Pneumonitis Management Algorithms

Table 2

Summary of Treatment and Management of Pneumonitis

DISCUSSION

Pneumonitis typically develops within 8 weeks after the initiation of therapy (Nishino et al., 2016c). It is important for APPs to be aware of the possibility that pneumonitis can develop any time after the initiation of therapy and to be vigilant for the presenting symptoms. The patient outlined in the case study developed pneumonitis initially at week 2, and on reinitiation of therapy, developed pneumonitis within 4 days.

As with the patient described in the case study, findings on CT imaging may be erroneously interpreted as tumor progression or infectious pneumonia. Lung events, such as pneumonitis, are often the main reason for the discontinuation of anti–PD-1/PD-L1 therapy (Michot et al., 2016). As a result, an increased awareness by radiologists and APPs is necessary to adequately diagnose pneumotoxicity related to the use of immunotherapy.

Treatment and follow-up of irAEs present a challenge in the immuno-oncology practice. Treatment algorithms for irAEs are empiric in approach and are often determined by practice settings and organizations. Some practice settings have established a consensus on the treatment of pneumonitis, leading to institutional guidelines. However, no prospective clinical trials have been identified that determine an optimal treatment approach for the management of pneumonitis and other irAEs. In February 2018, new guidelines for the management of irAEs in patients treated with immune checkpoint inhibitor therapy were published by the American Society of Clinical Oncology after a systematic review by a multidisciplinary, multiorganizational panel of experts (Brahmer et al., 2018). The recommendations for the management of pneumonitis addressed in the guidelines advise clinicians to hold immunotherapy until the patient’s pneumonitis is grade 1 or less, and permanently discontinue immune checkpoint inhibitor therapy for any patients experiencing a grade 3/4 toxicity (Brahmer et al., 2018). The National Comprehensive Cancer Network (NCCN) also provides immunotherapy teaching and monitoring tools that can be utilized by patients and providers to monitor known toxicities seen with immunotherapy (NCCN, 2017).

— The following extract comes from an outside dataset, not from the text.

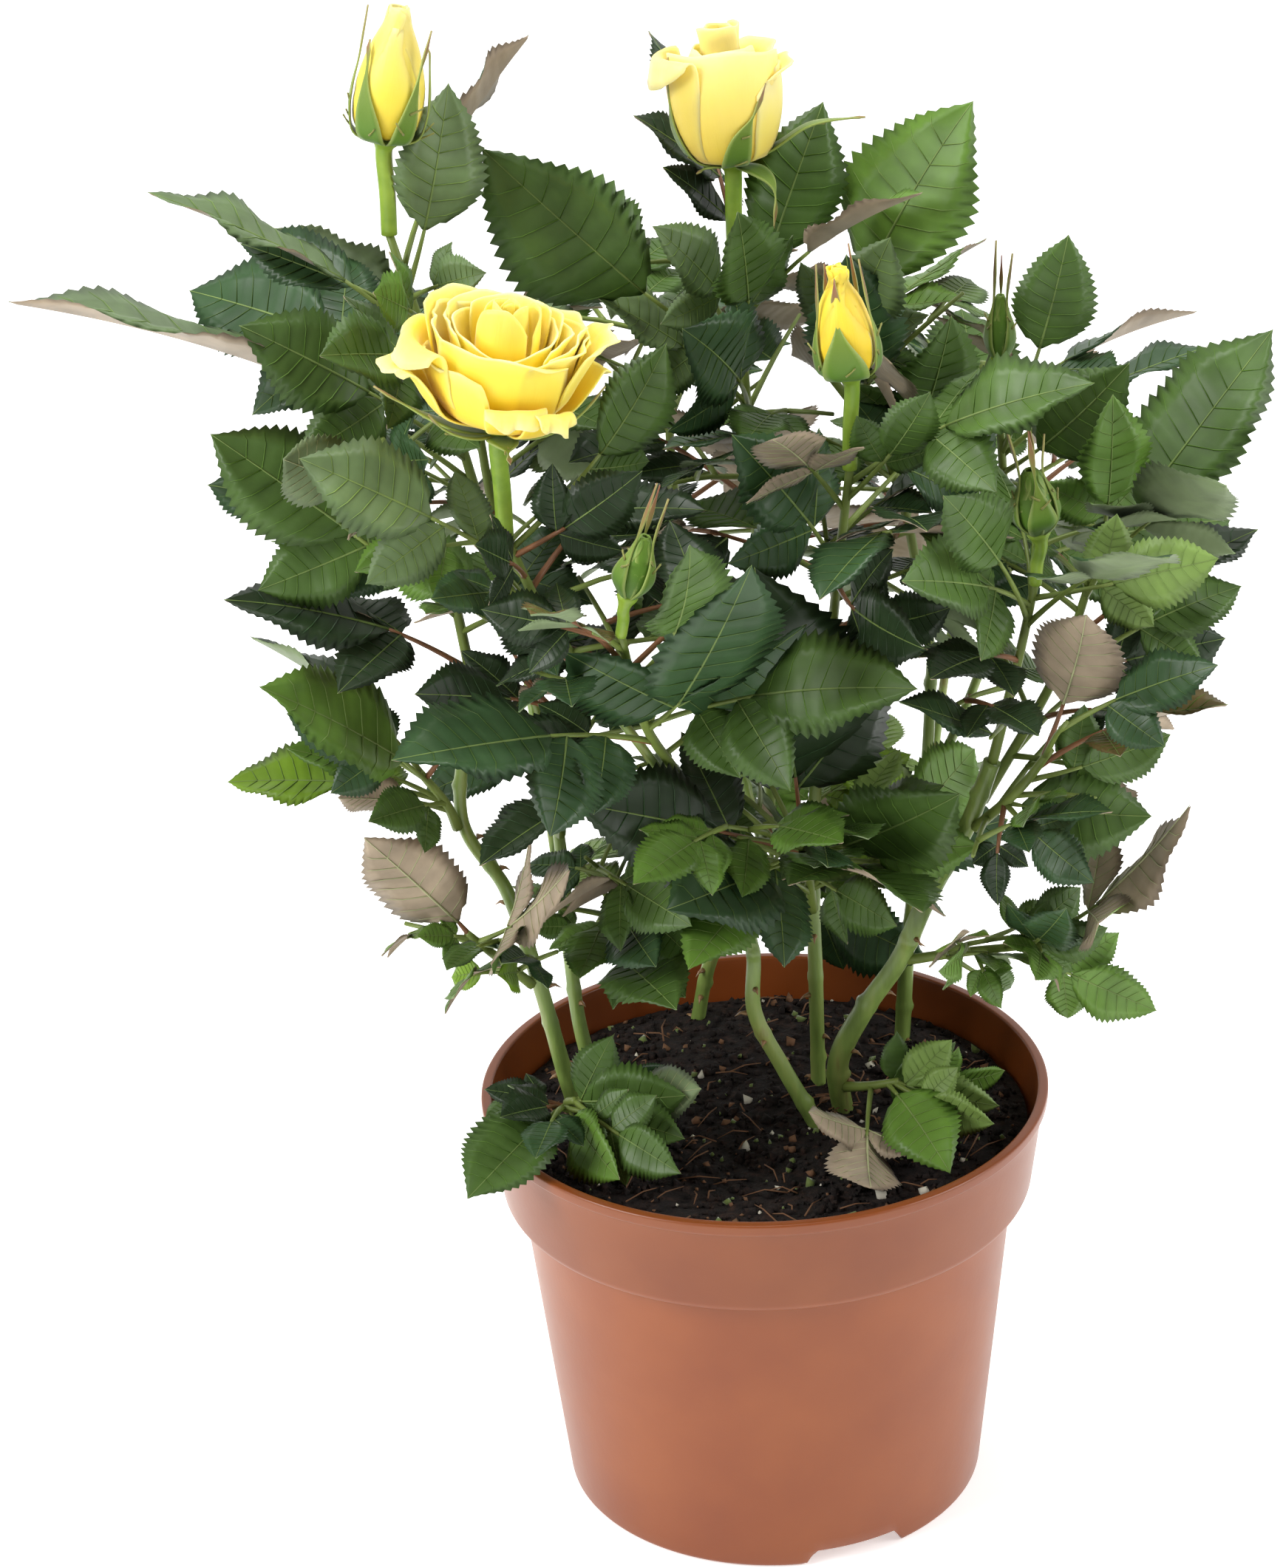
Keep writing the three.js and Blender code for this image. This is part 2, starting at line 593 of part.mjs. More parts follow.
const FLOWERS = {
  bud: (r, tall, hip) => [
    turned(
      [
        [0, 0], [hip, 0.6], [r * 0.9, tall * 0.16], [r, tall * 0.34], [r * 0.74, tall * 0.64],
        [r * 0.26, tall * 0.96], [0, tall],
      ],
      8,
    ),
    ...whorl({
      count: 4, first: 20, radius: 0.5, height: 0, lean: 25,
      long: tall * 0.86, wide: 5, curl: 0.02, thick: 1,
    }),
  ],
  green: (r, tall, hip) => [
    turned(
      [[0, 0], [hip, 0.5], [r, tall * 0.14], [r, tall * 0.34], [r * 0.45, tall * 0.62], [0, tall]],
      8,
    ),
    ...whorl({
      count: 3, first: 30, radius: 0.3, height: 0, lean: 17,
      long: tall * 0.94, wide: 3, curl: -0.06, thick: 1,
    }),
  ],
  half: (r, tall, hip) => [
    turned(
      [
        [0, 0], [hip, 0.6], [r * 0.66, tall * 0.18], [r * 0.84, tall * 0.46], [r * 0.8, tall * 0.78],
        [r * 0.42, tall * 0.8], [r * 0.38, tall], [0, tall],
      ],
      8,
    ),
    ...whorl({
      count: 3, first: 0, radius: 0.5, height: 0.2, lean: 62,
      long: tall * 0.98, wide: 4, curl: -0.35, thick: 1,
    }),
    ...whorl({
      count: 5, first: 20, radius: r * 0.6, height: tall * 0.32, lean: 16,
      long: tall * 0.54, wide: r * 1.15, blunt: true, curl: -0.1, thick: 1.3,
    }),
  ],
  open: (r, tall, hip) => [
    turned(
      [
        [0, 0], [hip, 0.6], [r * 0.4, tall * 0.16], [r * 0.72, tall * 0.5], [r * 0.8, tall * 0.82],
        [r * 0.5, tall], [0, tall * 0.94],
      ],
      12,
    ),
    ...whorl({
      count: 3, first: 160, radius: 0.5, height: 0.2, lean: 75,
      long: tall * 0.64, wide: 5, curl: -0.1, thick: 1,
    }),
    ...whorl({
      count: 6, first: 10, radius: r * 0.26, height: tall * 0.12, lean: 46,
      long: r * 1.05, wide: r * 1.05, blunt: true, curl: -0.02, thick: 1.4,
    }),
  ],
};

const blooms = Object.entries(BLOOMS).map(([name, { on, base, top, r, stalk, kind }]) => {
  const { curve } = masses.find((mass) => mass.name === on);
  const position = vector(base);
  const axis = vector(top).sub(position);
  const quaternion = new THREE.Quaternion().setFromUnitVectors(UP, axis.clone().normalize());
  const turnBack = quaternion.clone().invert();
  const start = plus(curve.getPoint(1), [curve.getTangent(1), CLEAR + 0.1]);
  const from = start.sub(position).applyQuaternion(turnBack);
  const way = route([from, from.clone().multiplyScalar(0.4), plus(UP, [UP, 1])]);
  const stem = limb(way, stalk * 0.95, stalk, 5, 3);
  const local = Manifold.union([stem, ...FLOWERS[kind](r, axis.length(), stalk * 1.5)]).simplify(0.01);
  const place = new THREE.Matrix4().compose(position, quaternion, new THREE.Vector3(1, 1, 1));
  return { name, kind, position, quaternion, local, solid: local.transform(place.elements) };
});

// ---- leaves ----
const pot = potSolid();
const peat = peatSolid();
const placed = [];
function place(solid, owner, isBlade) {
  placed.push({ solid, owner, isBlade, box: solid.boundingBox() });
}
for (const { solid } of [...Object.values(limbs), ...blooms]) place(solid);
place(pot);
place(peat);
for (const mass of masses) place(mass.parts[0], mass);

const beyond = (a, b, i) => a.min[i] - CLEAR > b.max[i] || b.min[i] - CLEAR > a.max[i];
const apart = (a, b) => [0, 1, 2].some((i) => beyond(a, b, i));

// Whether a solid stays clear of every other part, and off the leaflets of its own mass.
function isFree(solid, owner, isStalk) {
  const box = solid.boundingBox();
  return placed.every((other) => {
    const own = other.owner === owner;
    if ((own && isStalk && !other.isBlade) || apart(box, other.box)) return true;
    return solid.minGap(other.solid, 2 * CLEAR) >= (own ? CLEAR / 6 : CLEAR);
  });
}

// A mass keeps to the space nearer to its own stem than to any other.
function inOwnSpace(p, owner) {
  const away = (mass) => Math.min(...mass.spots.map((spot) => spot.distanceTo(p)));
  const mine = away(owner);
  return masses.every((mass) => mass === owner || away(mass) > mine - OVERLAP);
}

// Adds a leaf without the leaflets that would touch something. Returns whether it was added.
function grow(mass, leaf, allowed, needsEnd) {
  const way = route([0, 0.5, 1].map((t) => leaf.at(t * leaf.start)));
  const stalk = limb(way, PETIOLE.foot, PETIOLE.tip, 3, 2);
  if (!isFree(stalk, mass, true)) return false;
  const kept = new Map();
  for (const leaflet of [leaf.end, ...leaf.pairs.flatMap((pair) => pair.both)]) {
    const solid = blade({ ...leaflet, foot: plus(leaflet.foot, [leaflet.ahead, PETIOLE.foot]) });
    if (allowed(bladePoints(leaflet).middle) && isFree(solid, mass, false)) kept.set(leaflet, solid);
  }
  if (!kept.size || (needsEnd && !kept.has(leaf.end))) return false;
  mass.parts.push(leafSolid(leaf, (leaflet) => kept.has(leaflet)));
  place(stalk, mass, false);
  for (const solid of kept.values()) place(solid, mass, true);
  return true;
}

function growReach(mass, [at, x, y, z, turn, share, count]) {
  const foot = mass.curve.getPoint(at);
  const tip = new THREE.Vector3(x, y, z);
  TURNS.some((extra) => {
    const leaf = compoundLeaf(foot, tip, turn + extra, share, count, FRONT);
    return grow(mass, leaf, () => true, true);
  });
}

function growFill(mass) {
  const draw = sequence(mass.seed);
  const phase = draw.next() * 360;
  for (let k = 0; k < mass.fill; k++) {
    const at = FILL.low + ((FILL.high - FILL.low) * (k + 0.5)) / mass.fill;
    const turn = phase + k * FILL.golden + draw.spread(FILL.wander);
    const rise = rad(FILL.rise + FILL.climb * at + draw.spread(FILL.sway));
    const long = mass.size * (1.05 - FILL.taper * at) * (FILL.least + FILL.chance * draw.next());
    const roll = draw.spread(FILL.roll);
    const count = draw.next() < FILL.full ? 5 : 3;
    const foot = mass.curve.getPoint(at);
    const tip = plus(foot, [polar(turn), long * Math.cos(rise)], [UP, long * Math.sin(rise)]);
    const outward = plus(foot, [tip, 1]).multiplyScalar(0.5).sub(CROWN_AXIS).setZ(0).normalize();
    const facing = plus(outward.multiplyScalar(0.55), [UP, 0.85]);
    const leaf = compoundLeaf(foot, tip, roll, FILL.share, count, facing);
    grow(mass, leaf, (p) => inOwnSpace(p, mass), false);
  }
}

for (const mass of masses) for (const row of mass.reach) growReach(mass, row);
for (const mass of masses) growFill(mass);

// ---- the scene graph ----
function mesh(name, solid, look) {
  const { numProp, numVert, vertProperties, triVerts } = solid.getMesh();
  const positions = new Float32Array(numVert * 3);
  for (let i = 0; i < numVert; i++) {
    positions.set(vertProperties.subarray(i * numProp, i * numProp + 3), i * 3);
  }
  const geometry = new THREE.BufferGeometry()
    .setAttribute("position", new THREE.BufferAttribute(positions, 3))
    .setIndex(new THREE.BufferAttribute(new Uint32Array(triVerts), 1));
  geometry.computeVertexNormals();
  const made = new THREE.Mesh(geometry, new THREE.MeshStandardMaterial(look));
  made.name = name;
  return made;
}

function group(...members) {
  return new THREE.Group().add(...members);
}

const flowers = blooms.map(({ name, kind, position, quaternion, local }) => {
  const made = mesh(name, local, kind === "green" ? LOOKS.sepal : LOOKS.petal);
  made.position.copy(position);
  made.quaternion.copy(quaternion);
  return made;
});

export default group(
  group(mesh("pot", pot, LOOKS.plastic), mesh("peat", peat, LOOKS.peat)),
  group(...Object.entries(limbs).map(([name, { solid }]) => mesh(name, solid, LOOKS.cane))),
  group(...masses.map(({ name, parts }) => mesh(name, Manifold.union(parts).simplify(0.01), LOOKS.leaf))),
  group(...flowers),
);
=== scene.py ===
import bpy
import numpy as np
from mathutils import Matrix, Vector
from mathutils.bvhtree import BVHTree


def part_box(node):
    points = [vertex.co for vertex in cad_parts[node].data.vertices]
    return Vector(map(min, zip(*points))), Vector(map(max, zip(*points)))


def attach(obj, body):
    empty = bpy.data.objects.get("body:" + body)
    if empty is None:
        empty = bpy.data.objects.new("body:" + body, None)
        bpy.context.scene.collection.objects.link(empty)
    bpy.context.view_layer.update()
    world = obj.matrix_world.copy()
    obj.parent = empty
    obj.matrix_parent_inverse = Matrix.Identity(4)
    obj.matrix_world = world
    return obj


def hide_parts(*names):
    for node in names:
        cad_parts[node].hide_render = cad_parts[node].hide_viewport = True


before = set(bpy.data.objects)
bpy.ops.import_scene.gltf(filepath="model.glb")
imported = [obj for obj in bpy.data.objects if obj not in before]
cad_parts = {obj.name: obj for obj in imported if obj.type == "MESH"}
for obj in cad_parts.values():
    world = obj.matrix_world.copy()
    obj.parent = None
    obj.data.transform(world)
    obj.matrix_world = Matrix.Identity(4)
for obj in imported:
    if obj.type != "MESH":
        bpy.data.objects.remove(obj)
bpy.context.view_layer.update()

MM = 0.001
UP = np.array([0.0, 0.0, 1.0])

# ---- sizes of the plant, in millimetres and degrees ----
# the way that placed leaves face, the middle of the crown, and the point that the lamps aim at
FRONT = np.array([0.0, -0.91, 0.41])
CROWN_AXIS = np.array([-12.0, 10.0, 0.0])
LIT = np.array([0.0, 0.0, 160.0])
# radii of stems, leaf stalks and side twigs: at the foot, at the tip, and the one that the rule
# keeps clear at the foot
STEM_FOOT, STEM_TIP, STEM_CLEAR = 1.25, 0.9, 1.15
PETIOLE_FOOT, PETIOLE_TIP = 0.75, 0.42
TWIG_FOOT, TWIG_TIP, TWIG_CLEAR = 0.75, 0.5, 0.7
# leaves, by their length: width of a leaflet, arch of the stalk, and how far the blade droops
LEAF_WIDTH = 0.66
LEAF_ARCH = 0.07
LEAF_CURL = 0.1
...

As novel biologic immunotherapy agents continue to emerge as the gold standard for the treatment of cancer, there is the potential for increasing rates of adverse events. Current guidelines rely on expert consensus to address irAE management; therefore, continued research on the monitoring, diagnosis, and treatment of immunotherapy toxicities is needed to strengthen the recommendations.

Implications for Advanced Practice Providers

The case study illustrates the difficulty in diagnosing and managing immunotherapy-induced pneumonitis. Clinicians need to be mindful of the pneumonitis risk with anti–PD-1/PD-L1 agents and factors that may increase a patient’s risk (combination therapy, solid tumors [NSCLC, RCC], smoking, age), evaluating any new symptoms as treatment related. As front-line clinicians, APPs are positioned to identify such toxicities in their patients because they often see patients at each visit and can recognize new symptoms and subtle changes. Clinical education is needed for providers caring for patients receiving immunotherapy to identify, grade, and manage the various toxicities. Although national guidelines have not been adopted, algorithms have been developed to aid in the management of these patients. In addition, NCCN has provided a robust immunotherapy teaching tool that APPs can utilize to educate patients for early detection of toxicities.